▶ _Record excerpts_:

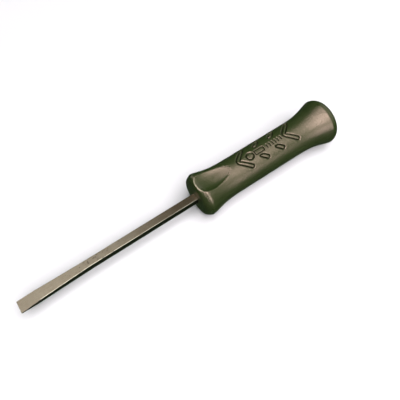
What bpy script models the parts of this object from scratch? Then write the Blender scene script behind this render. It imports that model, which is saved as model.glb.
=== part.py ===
"""A large flat-blade screwdriver with a square forged blade and a moulded two-layer handle.

Three pieces: the blade with its tang, the rigid core moulded round the tang, and the grip
moulded over the core. The tool lies along X, tip towards -X, thumb scoop up. Metres.
"""

import math

import bmesh
import bpy
from mathutils import Matrix, Vector

MM = 0.001
GAP = 0.3 * MM

# Lengths along the tool. "Depth" below means the distance behind the handle's front face.
BLADE_REACH = 144 * MM
HANDLE_LENGTH = 126 * MM
FRONT_X = BLADE_REACH - (BLADE_REACH + HANDLE_LENGTH) / 2

# The blade: square bar, spread and thinned at the tip, swaged into two wings on the tang.
BAR = 6 * MM
BAR_CHAMFER = 0.45 * MM
FLARE_LENGTH = 56 * MM
GROUND_LENGTH = 15 * MM
GROUND_THICKNESS = 3.95 * MM
TIP_WIDTH = 9.5 * MM
TIP_THICKNESS = 0.8 * MM
TANG_LENGTH = 92 * MM
WING_START = 56 * MM
WING_LENGTH = 14 * MM
WING_WIDTH = 9.6 * MM
WING_THICKNESS = 3.8 * MM

# The grip's outside.
FACE_RADIUS = 7.3 * MM
FRONT_RADIUS = 17.5 * MM
FRONT_ROUND = 5 * MM
FRONT_FULLNESS = 0.62
WAIST_RADIUS = 13.85 * MM
WAIST_START = 33 * MM
WAIST_END = 92 * MM
REAR_RADIUS = 18.7 * MM
REAR_CREST = 119.2 * MM
BUTT_DISC_RADIUS = 12.5 * MM

# The thumb scoop is the bite of an ellipsoid out of the top of the front flare.
SCOOP_HALF_AXES = (25 * MM, 12.3 * MM, 9.2 * MM)
SCOOP_DEPTH = 17 * MM
SCOOP_HEIGHT = 21.1 * MM

# The grip pattern: four chevrons in a row, each an island inside a half-round groove.
# The middle two lose their centres to a round mark and a plain row of bars.
CHEVRON_TIP = 35.9 * MM
CHEVRON_PITCH = 14.4 * MM
CHEVRON_COUNT = 4
CHEVRON_WIDTH = 5.3 * MM
CHEVRON_SPREAD = 10.3 * MM
PAD_INNER_EDGE = 4.0 * MM
NOSE_ROUND = 3.6 * MM
CORNER_ROUND = 0.7 * MM
GROOVE_RADIUS = 0.45 * MM
GROOVE_STEP = 2.5 * MM
MARK_CENTRE = 49.6 * MM
MARK_RADIUS = 3.5 * MM
BAND_START = 54.2 * MM
BAND_END = 62.2 * MM
BAND_HALF_HEIGHT = 1.8 * MM
DASH_START = 65.5 * MM
DASH_PITCH = 2.6 * MM
DASH_COUNT = 6
DASH_HALF_LENGTH = 1.4 * MM

# The core.
CORE_FRONT = 2.2 * MM
CORE_NOSE_RADIUS = 8.6 * MM
CORE_RADIUS = 9.6 * MM
CORE_STEP = 34 * MM
CORE_FLARE_START = 96 * MM
CORE_REAR_RADIUS = 13.2 * MM
CORE_FLARE_END = 112 * MM
CORE_END = 121.5 * MM
RIB_RISE = 1.2 * MM
RIB_WIDTH = 2.6 * MM
RIB_COUNT = 4

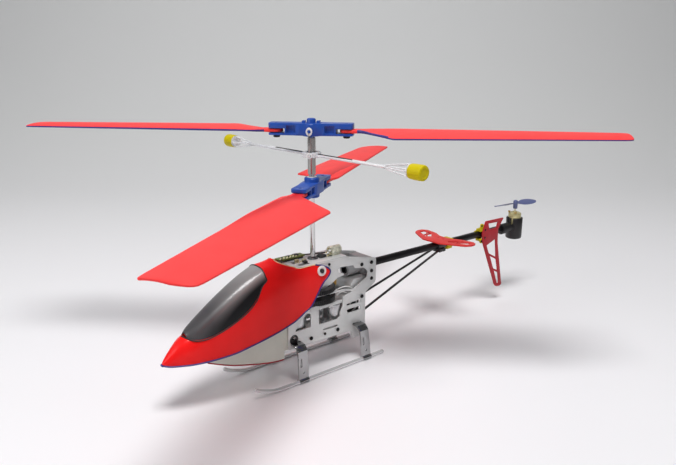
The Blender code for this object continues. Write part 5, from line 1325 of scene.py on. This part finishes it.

▶ _The problem_:
Without changing anything, quote the lines from the top of the data to the line that contains "FRONT_X = BLADE_REACH", including that line.

▶ _Result of this task_:
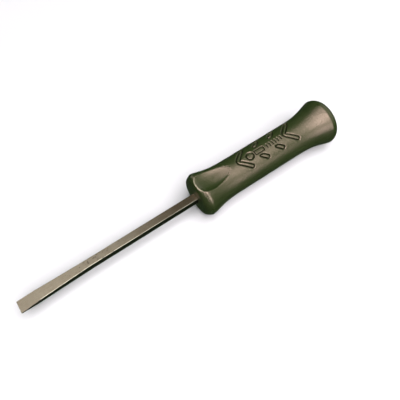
What bpy script models the parts of this object from scratch? Then write the Blender scene script behind this render. It imports that model, which is saved as model.glb.
=== part.py ===
"""A large flat-blade screwdriver with a square forged blade and a moulded two-layer handle.

Three pieces: the blade with its tang, the rigid core moulded round the tang, and the grip
moulded over the core. The tool lies along X, tip towards -X, thumb scoop up. Metres.
"""

import math

import bmesh
import bpy
from mathutils import Matrix, Vector

MM = 0.001
GAP = 0.3 * MM

# Lengths along the tool. "Depth" below means the distance behind the handle's front face.
BLADE_REACH = 144 * MM
HANDLE_LENGTH = 126 * MM
FRONT_X = BLADE_REACH - (BLADE_REACH + HANDLE_LENGTH) / 2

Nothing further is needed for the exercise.